Google originally developed reCAPTCHA to shield websites from malicious traffic, theoretically blocking bots incapable of solving its challenges. However, multiple studies have demonstrated that AI-powered bots can achieve a 100% success rate on the infamous traffic light grid test.
Although reCAPTCHA v3 removes the need for users to select images, requiring only a single click on the “I’m not a robot” checkbox, a 2023 study by researchers at the University of California, Irvine, found that bots can also bypass this version.
Experts informed CHUPPL that reCAPTCHA v3 not only tracks users’ mouse movements—monitoring how the cursor navigates to the checkbox to distinguish between bots and humans—but also gathers additional behavioral data, which Google may exploit for targeted advertising.

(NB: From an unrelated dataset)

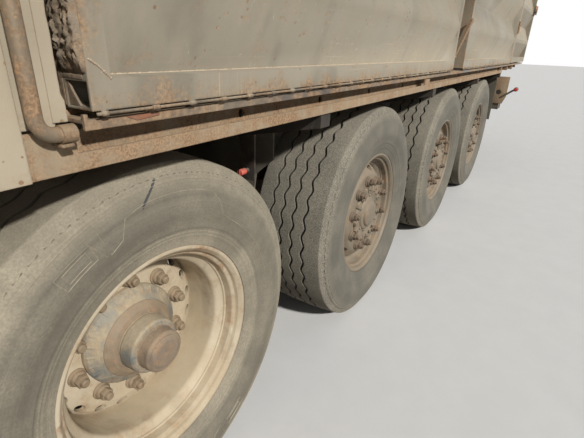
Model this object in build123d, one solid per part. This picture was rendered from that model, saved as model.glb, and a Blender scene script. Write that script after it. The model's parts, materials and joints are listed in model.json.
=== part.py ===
"""Five-axle dump truck with steel drop sides and a front telescopic tipping cylinder.

Sizes are in millimetres. +X runs forward, +Y to the truck's left and +Z up. The origin is on
the ground, at the middle of the truck's length and width. Most pieces are drawn for the left
side and mirrored to the right.
"""
from math import atan2, cos, degrees, hypot, radians, sin
import os

from build123d import *

# Axles and wheels
STEER_X = 3510
DRIVE_X = 1556
TRAIL_X = (310, -998, -2306)
REAR_X = (DRIVE_X,) + TRAIL_X
WHEEL_Z = 520
TYRE_R = 520
TYRE_HALF = 192
WHEEL_Y = 1053
RIM_HALF = 162
RIM_R = 298.5
STUD_CIRCLE_R = 167.5
NUTS = 10
VENT_CIRCLE_R = 222
VENT_R = 16
HUB_BORE_R = 46
SPINDLE_R = 45
KINGPIN_Y = 930
KINGPIN_R = 22

# Frame
RAIL_Z = (700, 1000)
RAIL_Y = (345, 425)
RAIL_X = (-4190, 4540)
RAIL_T = 8
SUBFRAME_TOP = 1072
SUBFRAME_FRONT = 1700
CROSS_X = (-3100, -1652, -344, 933, 2500, 4440)
OUTRIGGER_X = (-2870, -1652, -344, 933, 2120, 2560)

# Side channel, open outboard
CHANNEL_Y = (1213, 1268)
CHANNEL_Z = (1080, 1136)
CHANNEL_T = 7
CHANNEL_LIP = 28
CHANNEL_X = (-2902, 1756)
CHANNEL_SHELF_FRONT = 2700
PLATE_TOP = 1148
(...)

Furthermore, a lawsuit regarding reCAPTCHA v2’s use in training artificial intelligence highlights that users have collectively spent 819 million hours completing these verification tasks—equivalent to $6.1 billion in unpaid labor.
As a result, a growing number of websites have adopted Cloudflare’s verification system. Unlike reCAPTCHA, Cloudflare CAPTCHA eliminates image-based challenges, requiring only a single click. At the very least, Cloudflare assures users that it does not harvest their data for advertising purposes.